Stored data:
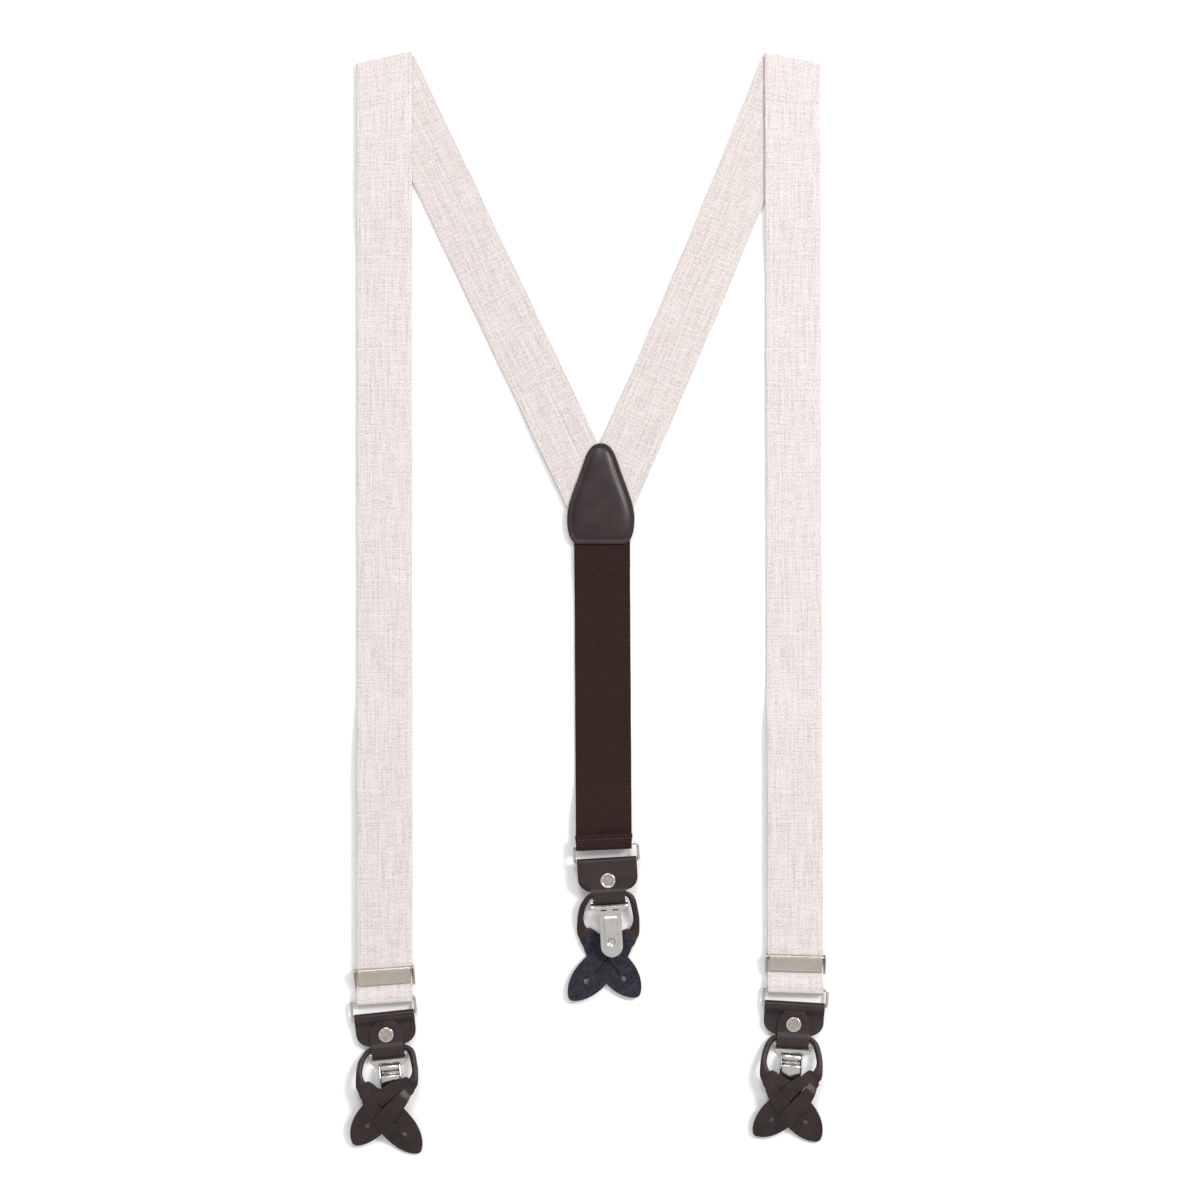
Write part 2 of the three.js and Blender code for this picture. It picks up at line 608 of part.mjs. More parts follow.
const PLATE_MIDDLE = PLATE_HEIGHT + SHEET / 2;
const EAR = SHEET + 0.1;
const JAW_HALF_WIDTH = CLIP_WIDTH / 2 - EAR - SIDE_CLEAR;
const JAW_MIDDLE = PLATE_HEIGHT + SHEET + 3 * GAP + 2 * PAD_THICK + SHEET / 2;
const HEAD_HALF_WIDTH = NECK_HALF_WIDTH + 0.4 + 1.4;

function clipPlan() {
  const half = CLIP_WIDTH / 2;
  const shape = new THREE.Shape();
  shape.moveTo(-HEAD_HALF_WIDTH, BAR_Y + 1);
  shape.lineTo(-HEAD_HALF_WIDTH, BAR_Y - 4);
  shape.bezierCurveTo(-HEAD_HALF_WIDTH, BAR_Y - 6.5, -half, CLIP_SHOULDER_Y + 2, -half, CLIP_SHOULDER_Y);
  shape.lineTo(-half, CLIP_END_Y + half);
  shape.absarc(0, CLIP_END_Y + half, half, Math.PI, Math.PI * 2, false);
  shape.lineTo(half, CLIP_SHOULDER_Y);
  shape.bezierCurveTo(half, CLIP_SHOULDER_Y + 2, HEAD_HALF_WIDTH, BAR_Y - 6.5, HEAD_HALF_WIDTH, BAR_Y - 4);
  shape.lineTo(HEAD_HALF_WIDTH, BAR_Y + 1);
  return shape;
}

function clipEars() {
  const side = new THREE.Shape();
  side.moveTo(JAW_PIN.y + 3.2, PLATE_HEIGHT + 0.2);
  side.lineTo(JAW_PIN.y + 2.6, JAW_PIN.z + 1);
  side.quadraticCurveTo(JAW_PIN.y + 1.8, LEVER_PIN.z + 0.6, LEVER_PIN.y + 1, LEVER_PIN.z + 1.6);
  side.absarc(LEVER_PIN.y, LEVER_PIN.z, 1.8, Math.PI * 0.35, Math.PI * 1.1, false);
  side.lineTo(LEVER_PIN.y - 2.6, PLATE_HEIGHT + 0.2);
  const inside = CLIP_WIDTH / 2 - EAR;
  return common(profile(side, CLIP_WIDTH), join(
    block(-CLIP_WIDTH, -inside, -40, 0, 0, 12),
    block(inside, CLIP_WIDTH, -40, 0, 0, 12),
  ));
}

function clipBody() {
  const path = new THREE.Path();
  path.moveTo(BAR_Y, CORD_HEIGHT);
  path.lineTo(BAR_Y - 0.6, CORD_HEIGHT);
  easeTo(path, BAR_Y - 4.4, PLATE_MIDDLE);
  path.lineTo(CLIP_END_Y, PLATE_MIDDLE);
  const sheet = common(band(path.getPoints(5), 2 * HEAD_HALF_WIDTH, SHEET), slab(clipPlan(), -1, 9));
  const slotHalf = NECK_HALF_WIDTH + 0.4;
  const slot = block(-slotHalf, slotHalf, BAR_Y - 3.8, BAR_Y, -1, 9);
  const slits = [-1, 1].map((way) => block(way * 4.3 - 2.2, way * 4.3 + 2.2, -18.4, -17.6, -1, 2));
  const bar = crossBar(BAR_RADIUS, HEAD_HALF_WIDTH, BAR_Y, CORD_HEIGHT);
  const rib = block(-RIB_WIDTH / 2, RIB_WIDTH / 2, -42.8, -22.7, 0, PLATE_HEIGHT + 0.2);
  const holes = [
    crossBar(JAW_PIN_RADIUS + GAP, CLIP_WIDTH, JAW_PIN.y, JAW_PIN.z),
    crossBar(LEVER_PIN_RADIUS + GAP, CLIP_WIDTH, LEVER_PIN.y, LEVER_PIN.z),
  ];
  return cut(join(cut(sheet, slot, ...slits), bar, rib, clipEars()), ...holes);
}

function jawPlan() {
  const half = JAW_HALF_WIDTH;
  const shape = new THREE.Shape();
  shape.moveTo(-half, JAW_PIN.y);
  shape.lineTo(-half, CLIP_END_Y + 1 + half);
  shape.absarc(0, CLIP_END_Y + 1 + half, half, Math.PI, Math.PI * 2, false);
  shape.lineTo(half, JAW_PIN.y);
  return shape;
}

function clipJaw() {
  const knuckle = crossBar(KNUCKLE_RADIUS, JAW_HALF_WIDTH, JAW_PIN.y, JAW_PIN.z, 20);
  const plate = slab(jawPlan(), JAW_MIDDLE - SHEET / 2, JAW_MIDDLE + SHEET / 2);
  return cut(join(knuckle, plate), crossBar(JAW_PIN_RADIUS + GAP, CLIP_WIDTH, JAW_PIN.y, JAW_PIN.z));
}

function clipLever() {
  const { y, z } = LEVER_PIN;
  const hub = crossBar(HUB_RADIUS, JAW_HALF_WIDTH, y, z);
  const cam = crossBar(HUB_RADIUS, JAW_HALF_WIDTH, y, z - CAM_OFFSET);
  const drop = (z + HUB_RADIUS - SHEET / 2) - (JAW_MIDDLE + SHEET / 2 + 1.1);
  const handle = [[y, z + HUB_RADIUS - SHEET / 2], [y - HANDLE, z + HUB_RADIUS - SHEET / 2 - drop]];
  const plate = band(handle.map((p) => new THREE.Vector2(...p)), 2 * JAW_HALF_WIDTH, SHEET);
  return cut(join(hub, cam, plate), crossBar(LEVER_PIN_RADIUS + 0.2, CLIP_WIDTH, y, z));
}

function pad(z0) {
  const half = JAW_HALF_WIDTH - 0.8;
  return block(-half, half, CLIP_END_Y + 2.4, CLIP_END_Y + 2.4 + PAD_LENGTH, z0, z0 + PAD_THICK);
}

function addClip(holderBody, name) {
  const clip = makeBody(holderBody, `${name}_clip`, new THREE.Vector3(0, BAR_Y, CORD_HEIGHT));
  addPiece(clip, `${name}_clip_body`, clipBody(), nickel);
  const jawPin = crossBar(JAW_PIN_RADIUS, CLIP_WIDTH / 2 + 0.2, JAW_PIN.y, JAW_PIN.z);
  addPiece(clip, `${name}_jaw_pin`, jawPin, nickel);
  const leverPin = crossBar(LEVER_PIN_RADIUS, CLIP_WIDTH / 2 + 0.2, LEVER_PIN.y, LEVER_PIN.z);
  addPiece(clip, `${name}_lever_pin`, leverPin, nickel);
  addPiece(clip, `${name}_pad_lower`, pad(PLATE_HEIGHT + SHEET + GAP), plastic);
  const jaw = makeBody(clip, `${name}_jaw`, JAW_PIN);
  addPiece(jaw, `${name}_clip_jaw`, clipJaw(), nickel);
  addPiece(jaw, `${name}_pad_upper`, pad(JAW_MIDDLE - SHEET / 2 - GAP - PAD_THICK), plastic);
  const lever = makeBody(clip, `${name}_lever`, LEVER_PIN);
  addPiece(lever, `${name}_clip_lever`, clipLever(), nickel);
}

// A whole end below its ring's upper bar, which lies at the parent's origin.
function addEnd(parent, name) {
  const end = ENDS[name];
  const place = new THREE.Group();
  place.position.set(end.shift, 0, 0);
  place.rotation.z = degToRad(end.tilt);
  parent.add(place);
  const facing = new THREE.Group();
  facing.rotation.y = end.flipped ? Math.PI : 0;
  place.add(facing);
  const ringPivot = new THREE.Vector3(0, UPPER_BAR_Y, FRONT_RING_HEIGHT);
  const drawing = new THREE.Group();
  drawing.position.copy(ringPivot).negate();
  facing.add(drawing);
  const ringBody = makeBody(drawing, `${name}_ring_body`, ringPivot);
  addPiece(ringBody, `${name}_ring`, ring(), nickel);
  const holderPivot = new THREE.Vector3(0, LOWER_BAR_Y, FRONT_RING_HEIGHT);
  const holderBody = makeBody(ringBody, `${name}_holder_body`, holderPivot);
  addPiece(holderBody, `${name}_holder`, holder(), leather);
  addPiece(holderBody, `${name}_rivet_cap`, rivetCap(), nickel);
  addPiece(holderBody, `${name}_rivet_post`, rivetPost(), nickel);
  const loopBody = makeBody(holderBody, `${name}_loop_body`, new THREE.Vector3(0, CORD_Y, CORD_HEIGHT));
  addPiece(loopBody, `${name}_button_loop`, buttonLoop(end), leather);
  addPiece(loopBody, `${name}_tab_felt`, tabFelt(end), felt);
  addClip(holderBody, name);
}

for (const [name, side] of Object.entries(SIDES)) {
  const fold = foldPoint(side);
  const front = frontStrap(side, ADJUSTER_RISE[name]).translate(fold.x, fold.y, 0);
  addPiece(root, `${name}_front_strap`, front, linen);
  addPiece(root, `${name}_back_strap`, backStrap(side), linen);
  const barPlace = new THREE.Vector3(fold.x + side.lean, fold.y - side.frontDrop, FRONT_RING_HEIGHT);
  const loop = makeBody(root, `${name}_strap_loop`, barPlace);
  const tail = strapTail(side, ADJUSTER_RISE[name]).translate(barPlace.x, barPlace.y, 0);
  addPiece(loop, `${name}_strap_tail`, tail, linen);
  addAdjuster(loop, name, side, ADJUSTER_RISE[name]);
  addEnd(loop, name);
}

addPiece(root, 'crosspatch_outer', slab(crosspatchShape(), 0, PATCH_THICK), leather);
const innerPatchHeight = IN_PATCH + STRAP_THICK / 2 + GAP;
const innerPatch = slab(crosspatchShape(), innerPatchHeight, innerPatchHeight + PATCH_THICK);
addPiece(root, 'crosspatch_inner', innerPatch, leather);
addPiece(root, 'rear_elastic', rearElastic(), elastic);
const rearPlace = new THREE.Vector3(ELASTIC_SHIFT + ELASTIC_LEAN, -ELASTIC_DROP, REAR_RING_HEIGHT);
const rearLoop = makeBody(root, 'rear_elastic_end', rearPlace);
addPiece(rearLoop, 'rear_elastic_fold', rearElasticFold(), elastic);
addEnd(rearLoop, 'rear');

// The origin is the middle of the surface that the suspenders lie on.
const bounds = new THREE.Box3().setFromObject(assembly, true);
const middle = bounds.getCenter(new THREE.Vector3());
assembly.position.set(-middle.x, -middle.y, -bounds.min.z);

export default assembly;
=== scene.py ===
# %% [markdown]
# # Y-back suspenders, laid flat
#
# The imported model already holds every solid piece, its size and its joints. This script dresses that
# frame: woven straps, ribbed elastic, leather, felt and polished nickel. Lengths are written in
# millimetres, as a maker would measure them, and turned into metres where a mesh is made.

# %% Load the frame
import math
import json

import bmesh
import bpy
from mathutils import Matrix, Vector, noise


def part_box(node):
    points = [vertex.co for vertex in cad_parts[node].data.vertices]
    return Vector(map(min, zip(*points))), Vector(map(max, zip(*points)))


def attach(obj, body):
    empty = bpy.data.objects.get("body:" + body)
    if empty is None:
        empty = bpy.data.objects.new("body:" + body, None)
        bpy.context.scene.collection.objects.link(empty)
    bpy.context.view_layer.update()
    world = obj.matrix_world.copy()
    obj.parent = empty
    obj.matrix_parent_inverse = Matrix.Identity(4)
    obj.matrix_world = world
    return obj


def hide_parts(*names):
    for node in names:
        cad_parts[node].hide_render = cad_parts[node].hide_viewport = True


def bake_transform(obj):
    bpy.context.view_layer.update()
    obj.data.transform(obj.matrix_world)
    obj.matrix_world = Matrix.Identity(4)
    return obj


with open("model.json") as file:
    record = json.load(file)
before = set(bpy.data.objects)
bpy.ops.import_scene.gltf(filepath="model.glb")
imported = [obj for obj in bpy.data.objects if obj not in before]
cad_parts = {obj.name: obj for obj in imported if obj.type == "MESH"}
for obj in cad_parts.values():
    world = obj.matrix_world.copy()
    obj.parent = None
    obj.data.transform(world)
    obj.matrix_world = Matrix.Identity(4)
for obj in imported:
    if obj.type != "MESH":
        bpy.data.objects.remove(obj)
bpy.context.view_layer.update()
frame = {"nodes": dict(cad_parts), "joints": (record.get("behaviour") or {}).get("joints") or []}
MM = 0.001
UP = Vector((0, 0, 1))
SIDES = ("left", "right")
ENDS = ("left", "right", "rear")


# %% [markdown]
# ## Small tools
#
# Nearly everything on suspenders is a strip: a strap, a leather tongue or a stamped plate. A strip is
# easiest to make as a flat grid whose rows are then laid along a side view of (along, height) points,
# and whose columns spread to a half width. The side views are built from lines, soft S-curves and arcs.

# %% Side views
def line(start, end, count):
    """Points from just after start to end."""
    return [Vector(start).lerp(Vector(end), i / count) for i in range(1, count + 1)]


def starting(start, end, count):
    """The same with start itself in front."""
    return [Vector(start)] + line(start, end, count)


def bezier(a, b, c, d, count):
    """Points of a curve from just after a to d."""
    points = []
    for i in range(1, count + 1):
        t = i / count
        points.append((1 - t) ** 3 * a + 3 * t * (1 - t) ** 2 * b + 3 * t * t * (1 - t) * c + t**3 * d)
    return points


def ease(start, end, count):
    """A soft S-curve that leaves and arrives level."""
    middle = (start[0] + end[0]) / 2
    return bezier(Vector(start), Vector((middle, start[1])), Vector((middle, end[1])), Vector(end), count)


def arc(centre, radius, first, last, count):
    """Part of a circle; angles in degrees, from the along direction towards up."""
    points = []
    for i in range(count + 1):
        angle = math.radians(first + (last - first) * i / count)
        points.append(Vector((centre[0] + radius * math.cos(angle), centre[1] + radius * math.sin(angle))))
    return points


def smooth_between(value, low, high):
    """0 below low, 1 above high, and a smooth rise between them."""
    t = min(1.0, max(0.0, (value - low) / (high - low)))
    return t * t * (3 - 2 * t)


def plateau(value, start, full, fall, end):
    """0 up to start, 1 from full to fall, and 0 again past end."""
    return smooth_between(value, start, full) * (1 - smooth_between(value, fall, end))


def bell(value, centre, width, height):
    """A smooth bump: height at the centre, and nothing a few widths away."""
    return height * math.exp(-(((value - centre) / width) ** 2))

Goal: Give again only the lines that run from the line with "suspenders lie on." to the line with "import json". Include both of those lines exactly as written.

The answer:
// The origin is the middle of the surface that the suspenders lie on.
const bounds = new THREE.Box3().setFromObject(assembly, true);
const middle = bounds.getCenter(new THREE.Vector3());
assembly.position.set(-middle.x, -middle.y, -bounds.min.z);

export default assembly;
=== scene.py ===
# %% [markdown]
# # Y-back suspenders, laid flat
#
# The imported model already holds every solid piece, its size and its joints. This script dresses that
# frame: woven straps, ribbed elastic, leather, felt and polished nickel. Lengths are written in
# millimetres, as a maker would measure them, and turned into metres where a mesh is made.

# %% Load the frame
import math
import json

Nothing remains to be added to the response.